Write out each line exactly as it stands, please.

-------- TASK INPUTS --------

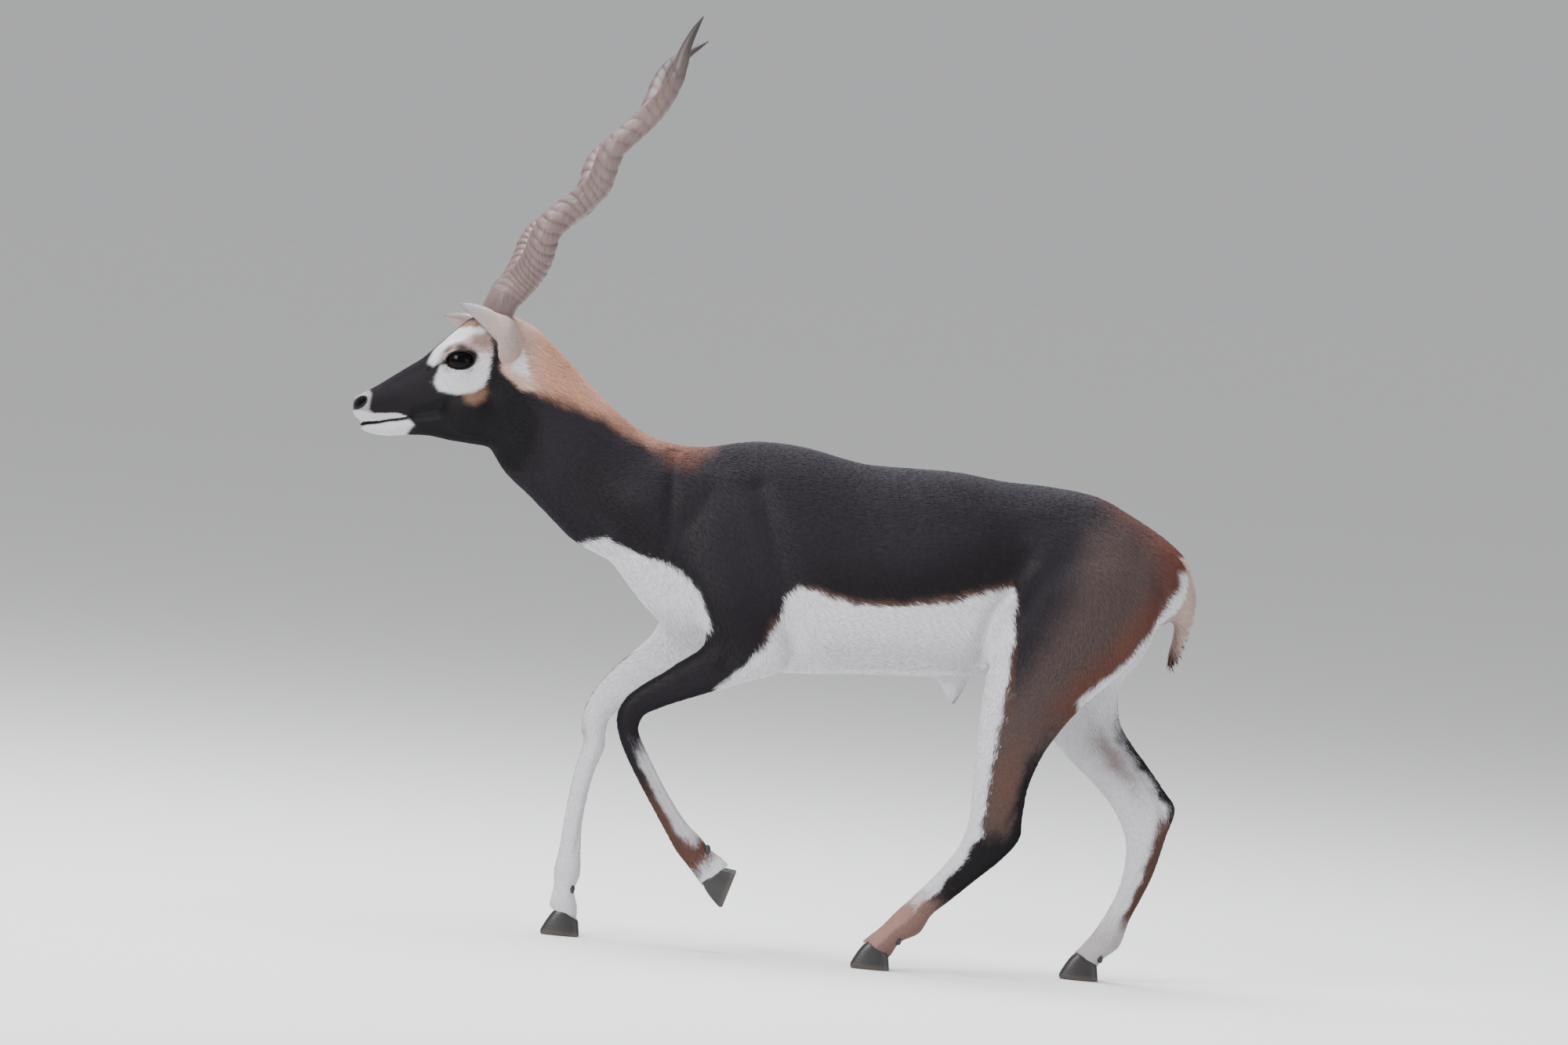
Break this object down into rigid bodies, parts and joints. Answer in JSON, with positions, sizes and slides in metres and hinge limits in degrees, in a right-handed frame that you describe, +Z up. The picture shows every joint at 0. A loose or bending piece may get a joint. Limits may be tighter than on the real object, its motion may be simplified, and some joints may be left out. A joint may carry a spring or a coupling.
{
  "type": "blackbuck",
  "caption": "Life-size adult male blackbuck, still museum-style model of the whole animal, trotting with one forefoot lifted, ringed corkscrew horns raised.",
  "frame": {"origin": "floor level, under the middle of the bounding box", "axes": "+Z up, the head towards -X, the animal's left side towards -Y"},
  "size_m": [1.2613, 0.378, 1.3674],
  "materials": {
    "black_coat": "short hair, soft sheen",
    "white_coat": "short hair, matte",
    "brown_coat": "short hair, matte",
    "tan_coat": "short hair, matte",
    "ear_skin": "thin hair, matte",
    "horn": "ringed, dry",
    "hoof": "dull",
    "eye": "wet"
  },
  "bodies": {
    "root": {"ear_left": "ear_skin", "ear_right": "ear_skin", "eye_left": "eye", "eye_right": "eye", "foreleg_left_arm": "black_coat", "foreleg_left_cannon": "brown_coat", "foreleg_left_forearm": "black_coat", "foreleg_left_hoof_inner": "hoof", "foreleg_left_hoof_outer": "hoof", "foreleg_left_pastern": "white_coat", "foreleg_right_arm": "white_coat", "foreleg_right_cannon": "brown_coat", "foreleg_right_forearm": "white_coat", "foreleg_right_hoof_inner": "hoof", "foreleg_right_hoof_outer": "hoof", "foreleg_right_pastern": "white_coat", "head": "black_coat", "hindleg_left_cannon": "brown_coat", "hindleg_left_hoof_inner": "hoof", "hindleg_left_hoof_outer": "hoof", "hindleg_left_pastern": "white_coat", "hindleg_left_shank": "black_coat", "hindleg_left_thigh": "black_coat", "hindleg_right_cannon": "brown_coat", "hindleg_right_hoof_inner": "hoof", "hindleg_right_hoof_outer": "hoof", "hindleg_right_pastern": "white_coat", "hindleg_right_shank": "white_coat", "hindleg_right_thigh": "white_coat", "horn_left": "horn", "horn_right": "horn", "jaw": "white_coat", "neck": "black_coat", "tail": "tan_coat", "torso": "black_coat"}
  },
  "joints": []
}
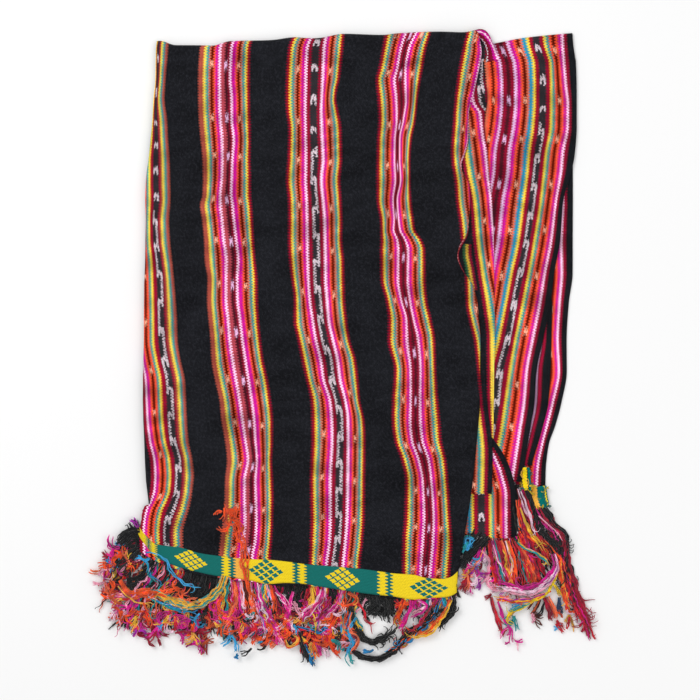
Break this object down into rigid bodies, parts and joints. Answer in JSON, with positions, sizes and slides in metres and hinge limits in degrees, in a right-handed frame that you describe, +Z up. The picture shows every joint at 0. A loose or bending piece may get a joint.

--------

### SOLVED PROBLEM
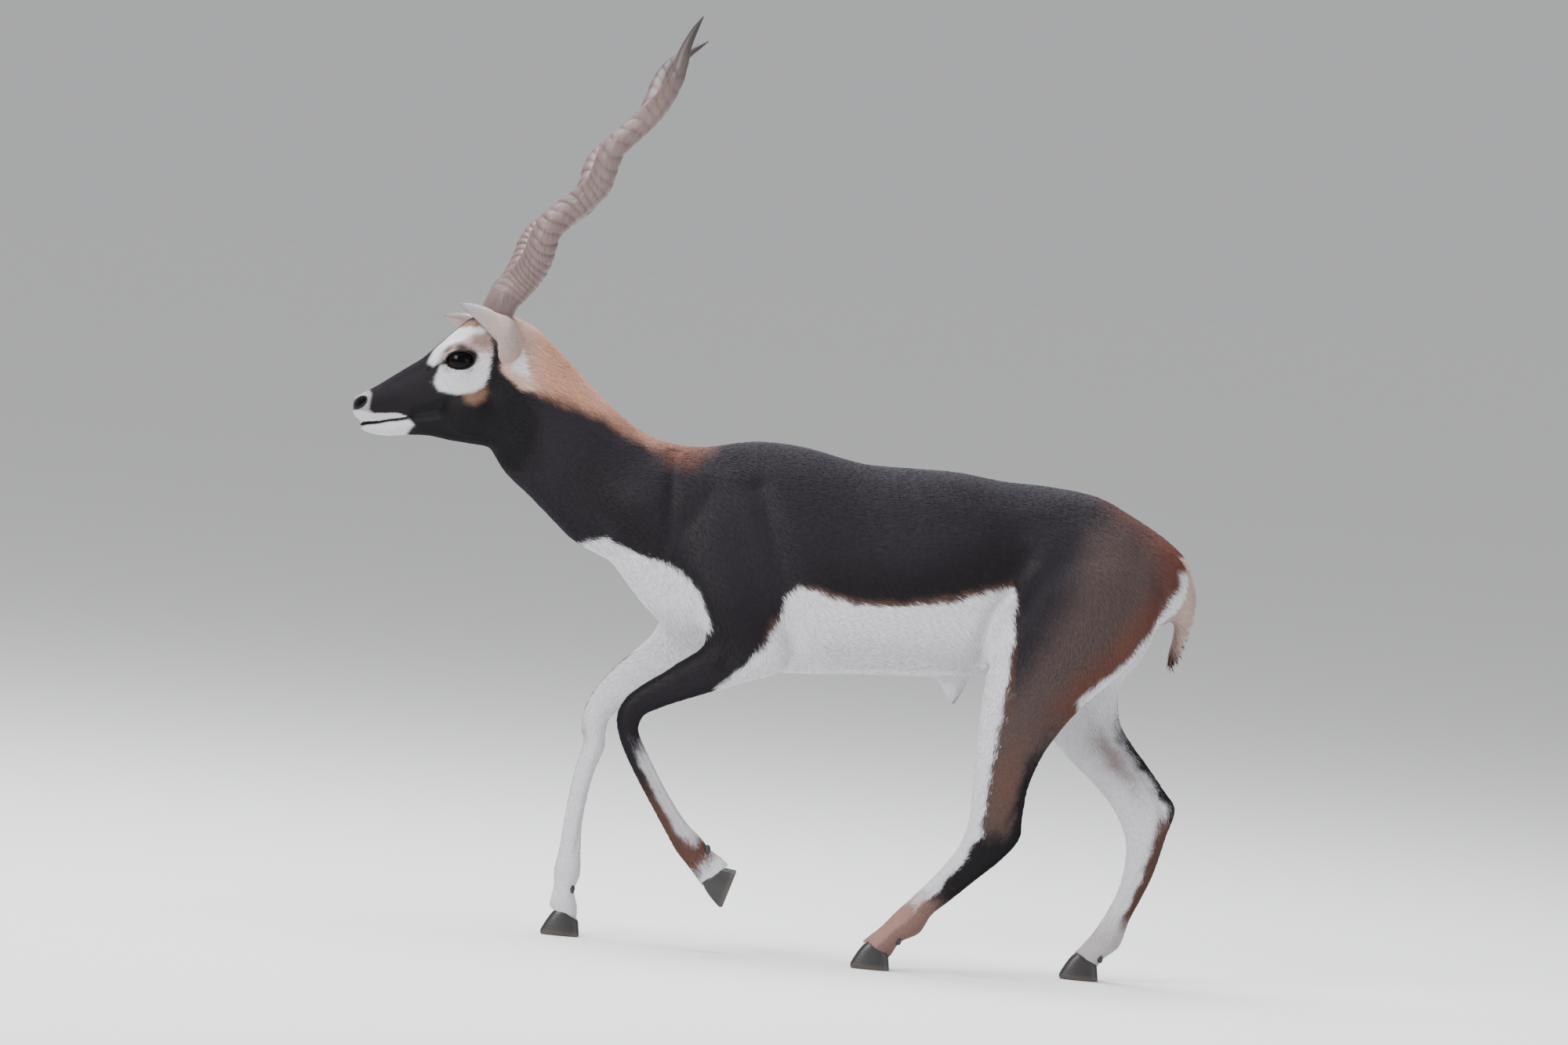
Break this object down into rigid bodies, parts and joints. Answer in JSON, with positions, sizes and slides in metres and hinge limits in degrees, in a right-handed frame that you describe, +Z up. The picture shows every joint at 0. A loose or bending piece may get a joint. Limits may be tighter than on the real object, its motion may be simplified, and some joints may be left out. A joint may carry a spring or a coupling.
{
  "type": "blackbuck",
  "caption": "Life-size adult male blackbuck, still museum-style model of the whole animal, trotting with one forefoot lifted, ringed corkscrew horns raised.",
  "frame": {"origin": "floor level, under the middle of the bounding box", "axes": "+Z up, the head towards -X, the animal's left side towards -Y"},
  "size_m": [1.2613, 0.378, 1.3674],
  "materials": {
    "black_coat": "short hair, soft sheen",
    "white_coat": "short hair, matte",
    "brown_coat": "short hair, matte",
    "tan_coat": "short hair, matte",
    "ear_skin": "thin hair, matte",
    "horn": "ringed, dry",
    "hoof": "dull",
    "eye": "wet"
  },
  "bodies": {
    "root": {"ear_left": "ear_skin", "ear_right": "ear_skin", "eye_left": "eye", "eye_right": "eye", "foreleg_left_arm": "black_coat", "foreleg_left_cannon": "brown_coat", "foreleg_left_forearm": "black_coat", "foreleg_left_hoof_inner": "hoof", "foreleg_left_hoof_outer": "hoof", "foreleg_left_pastern": "white_coat", "foreleg_right_arm": "white_coat", "foreleg_right_cannon": "brown_coat", "foreleg_right_forearm": "white_coat", "foreleg_right_hoof_inner": "hoof", "foreleg_right_hoof_outer": "hoof", "foreleg_right_pastern": "white_coat", "head": "black_coat", "hindleg_left_cannon": "brown_coat", "hindleg_left_hoof_inner": "hoof", "hindleg_left_hoof_outer": "hoof", "hindleg_left_pastern": "white_coat", "hindleg_left_shank": "black_coat", "hindleg_left_thigh": "black_coat", "hindleg_right_cannon": "brown_coat", "hindleg_right_hoof_inner": "hoof", "hindleg_right_hoof_outer": "hoof", "hindleg_right_pastern": "white_coat", "hindleg_right_shank": "white_coat", "hindleg_right_thigh": "white_coat", "horn_left": "horn", "horn_right": "horn", "jaw": "white_coat", "neck": "black_coat", "tail": "tan_coat", "torso": "black_coat"}
  },
  "joints": []
}
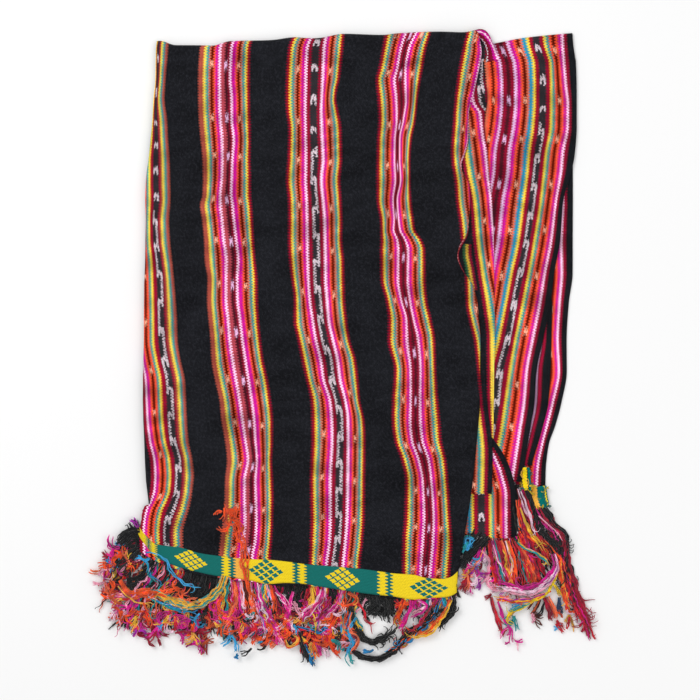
Break this object down into rigid bodies, parts and joints. Answer in JSON, with positions, sizes and slides in metres and hinge limits in degrees, in a right-handed frame that you describe, +Z up. The picture shows every joint at 0. A loose or bending piece may get a joint.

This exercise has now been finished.